Over time, expect that people with disability will constitute five per cent of all elective and appointive positions in government. For starters, there will be one man and one woman with disability in Senate and some more in Parliament. How boring!

Besides crowding the national leadership and making it unattractive, the new constitutional order also requires one to be a saint to serve the public. Jobs in the public sector, including elective ones, will now require stringent conditions like honesty, declaring conflicts of interest and being accountable.

Who wants to work in a stifling environment where you cannot have a foreign bank account, keep gifts brought to you by grateful citizens or bid for government contracts?
State officers – who include MPs and senior government officials – can no longer have a personal relationship with a shylock. How does that affect a person’s ability to append their signature to a document?

Well, that is the new Constitution for you. What prudishness!

One would have thought that after all the trouble leaders will be put to, there would be some protection for them. Hardly!

The well-worn habit of frustrating election petitioners from serving the newly-elected MP with court papers will die because anyone can place a notice in a newspaper with national circulation, and eureka!
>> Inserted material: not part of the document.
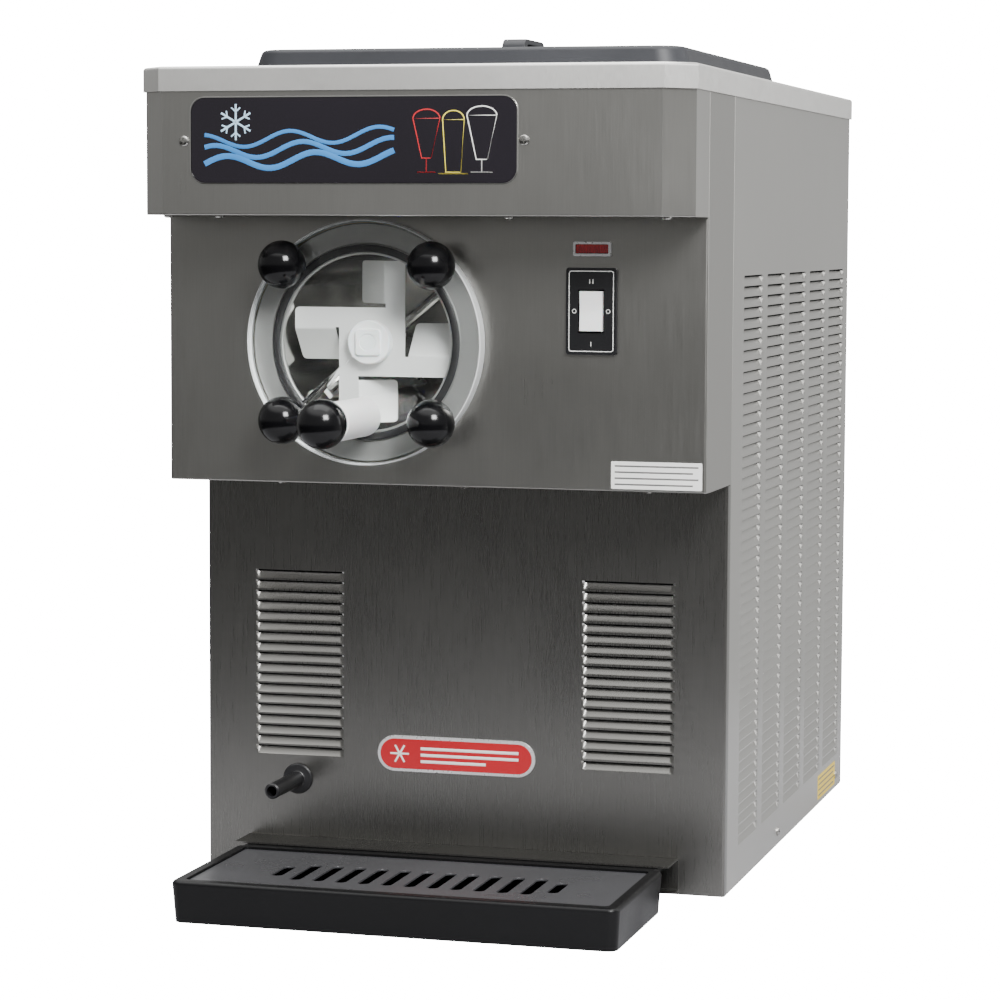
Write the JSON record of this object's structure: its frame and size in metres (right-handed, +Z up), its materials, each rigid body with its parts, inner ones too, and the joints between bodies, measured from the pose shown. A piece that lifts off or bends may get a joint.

Some busybody electorate can also decide to recall their elected member of Parliament – without compensating them for the expense of getting to Parliament. What injustice!

What should get everyone’s goat is how the propertied have to behave. Any investment in property that you make will have to benefit local communities and their economies.

Land illegally acquired – meaning that if it was gifted to you for dancing during a political rally – can be repossessed. This means that working for your own profit alone will no longer be sufficient to make you an investor. How discouraging!

Workers – including domestic help, farm hands and security guards – will soon have the right to go on strike. Imagine returning at 3am from the customary Friday tipple to find the guards in your area holding a union meeting, the baby minder on a go-slow and the lawns still un-mown because of labour issues.

You will only fire or rebuke them if you enjoy listening to unions boss Francis Atwoli. Everybody will have the right to hold a demonstration and present petitions to people in authority.

Just imagine the traffic jams that will be created everywhere by twig-carrying, chanting professional demonstrators who cannot be touched by the police.

The upshot of that is that the business of supplying the police with anti-riot gear, water cannons and tear gas will be severely constrained. What anarchy!

Then, of course, the security organs – such as the police and the armed forces – will need to obey the law, respect human rights and people. They cannot torture, or treat anyone cruelly or inhumanely.

Will the last person to leave Kenya on Aug 27 please turn off the lights?